The Company, whose registered office appears below, and the Directors, whose names appear below, accept responsibility for the information contained in this Supplementary Prospectus. To the best of the knowledge and belief of the Company and the Directors (who have taken all reasonable care to ensure that such is the case), the information contained in this document is in accordance with the facts and does not omit anything likely to affect the import of such information.

The Directors of the Company are:

Trevor Ash (Chairman) Ian Burns Jan Etherden Richard Burwood

The registered office of the Company is at:

PO Box 255, Trafalgar Court, Les Banques, St Peter Port, Guernsey GY1 3QL

Documents Available for Inspection

Copies of the Prospectus dated 19 February 2013, this Supplementary Prospectus and the Interim Report may be inspected free of charge at the offices of Eversheds LLP, one Wood Street, London EC2V 7WS during normal business hours on any weekday (Saturdays, Sundays and public holidays excepted) from the date of this document and while the Prospectus remains valid.

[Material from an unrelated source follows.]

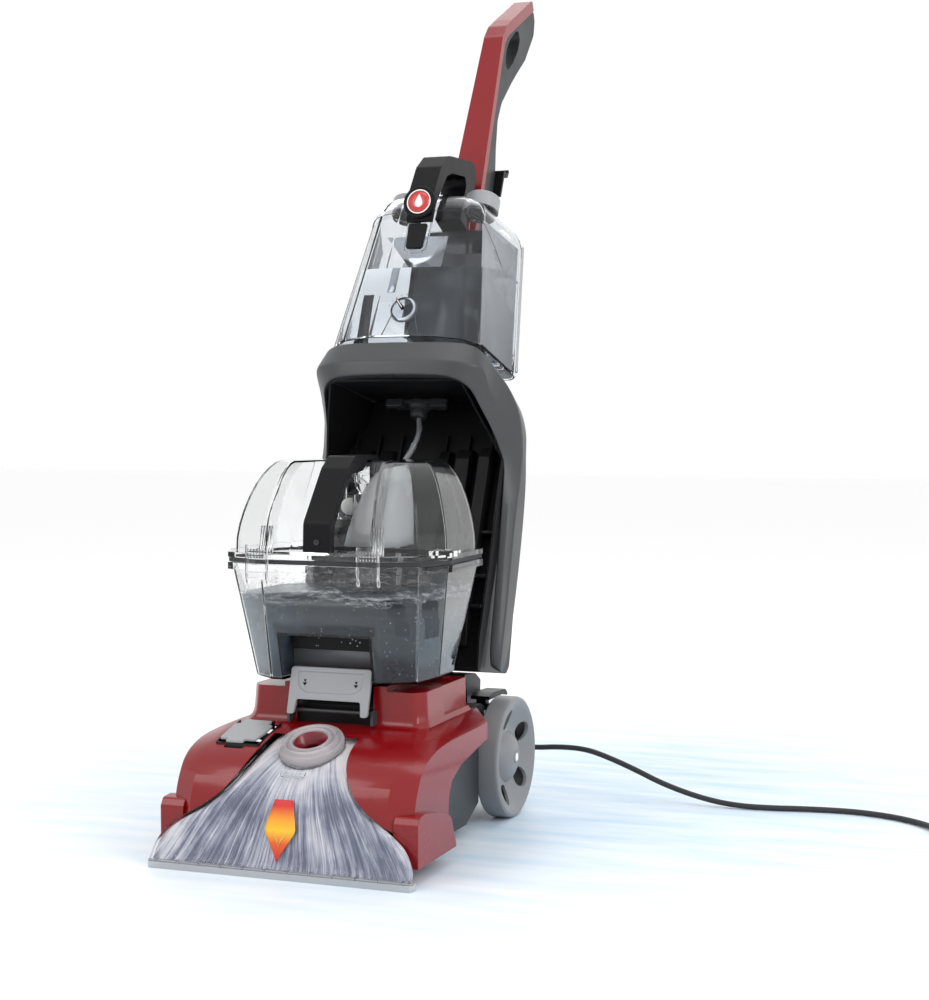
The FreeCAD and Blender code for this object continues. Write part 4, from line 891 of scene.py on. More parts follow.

Copies of the Supplementary Prospectus will be available for inspection at The National Storage Mechanism which is located at www.hemscott.com/nsm.do, and for as long as Shares are available for issue under the Prospectus. The Supplementary Prospectus will also be available on the Company's website – www.twentyfourincomefund.com.

Definitions

Terms used in this document shall, unless the context otherwise requires, bear the meaning given to them in the Prospectus issued by TwentyFour Income Fund Limited on 19 February 2013. To the extent that there is any inconsistency between any statement in or incorporated by reference in the Supplementary Prospectus and any other statement in or incorporated by reference in the Prospectus, the statements in or incorporated by reference in this Supplementary Prospectus will prevail.